+++ Supplied material +++

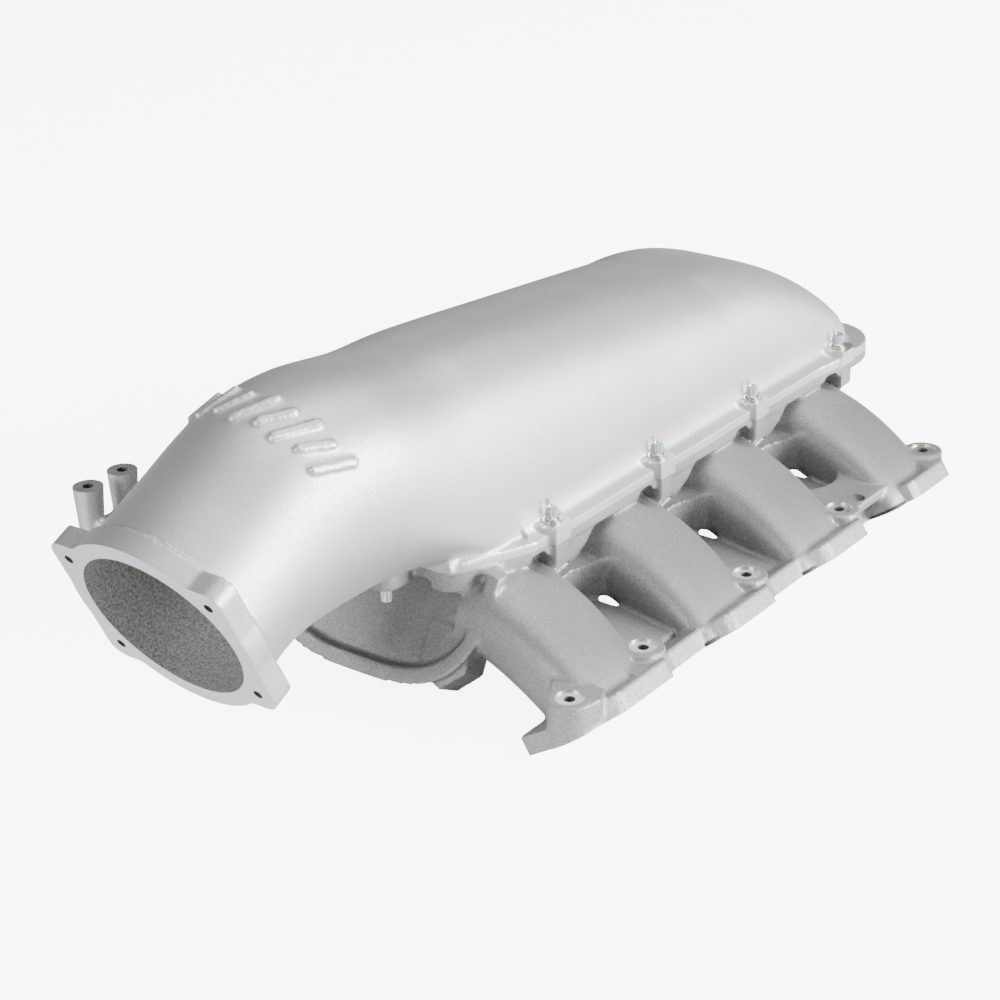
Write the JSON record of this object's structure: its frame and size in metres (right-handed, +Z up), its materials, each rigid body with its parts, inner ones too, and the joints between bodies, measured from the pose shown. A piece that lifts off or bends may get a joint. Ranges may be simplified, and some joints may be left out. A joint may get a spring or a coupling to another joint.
{
  "type": "intake manifold",
  "caption": "Cast aluminium V8 intake manifold: plenum cover with a tilted throttle nose, bolted to a base with curved runners and two sloped head flanges.",
  "frame": {"origin": "bottom centre of the bounding box, on the plane of the lowest edges of the head flanges", "axes": "+X to the right bank, +Y along the engine away from the throttle, +Z up"},
  "size_m": [0.3646, 0.6612, 0.2062],
  "materials": {
    "cover_casting": "fine sand cast and blasted, satin",
    "base_casting": "sand cast, matt",
    "seal_rubber": "moulded, matt",
    "bolt_zinc": "zinc plated, semi bright",
    "washer_zinc": "zinc plated, bright"
  },
  "bodies": {
    "root": {"plenum_cover": "cover_casting", "runner_base": "base_casting", "plenum_seal": "seal_rubber", "port_seal_r1": "seal_rubber", "port_seal_r2": "seal_rubber", "port_seal_r3": "seal_rubber", "port_seal_r4": "seal_rubber", "port_seal_l1": "seal_rubber", "port_seal_l2": "seal_rubber", "port_seal_l3": "seal_rubber", "port_seal_l4": "seal_rubber", "cover_bolt_r1": "bolt_zinc", "cover_bolt_r2": "bolt_zinc", "cover_bolt_r3": "bolt_zinc", "cover_bolt_r4": "bolt_zinc", "cover_bolt_l1": "bolt_zinc", "cover_bolt_l2": "bolt_zinc", "cover_bolt_l3": "bolt_zinc", "cover_bolt_l4": "bolt_zinc", "cover_washer_r1": "washer_zinc", "cover_washer_r2": "washer_zinc", "cover_washer_r3": "washer_zinc", "cover_washer_r4": "washer_zinc", "cover_washer_l1": "washer_zinc", "cover_washer_l2": "washer_zinc", "cover_washer_l3": "washer_zinc", "cover_washer_l4": "washer_zinc", "front_bolt_l": "bolt_zinc", "front_bolt_r": "bolt_zinc", "rear_bolt_l": "bolt_zinc", "rear_bolt_r": "bolt_zinc", "front_washer_l": "washer_zinc", "front_washer_r": "washer_zinc", "rear_washer_l": "washer_zinc", "rear_washer_r": "washer_zinc"}
  },
  "joints": []
}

+++

▶ Exercise brief:
Each line that holds the word "from" is to be copied.

▶ Solution to the exercise:
Write the JSON record of this object's structure: its frame and size in metres (right-handed, +Z up), its materials, each rigid body with its parts, inner ones too, and the joints between bodies, measured from the pose shown. A piece that lifts off or bends may get a joint. Ranges may be simplified, and some joints may be left out. A joint may get a spring or a coupling to another joint.
  "frame": {"origin": "bottom centre of the bounding box, on the plane of the lowest edges of the head flanges", "axes": "+X to the right bank, +Y along the engine away from the throttle, +Z up"},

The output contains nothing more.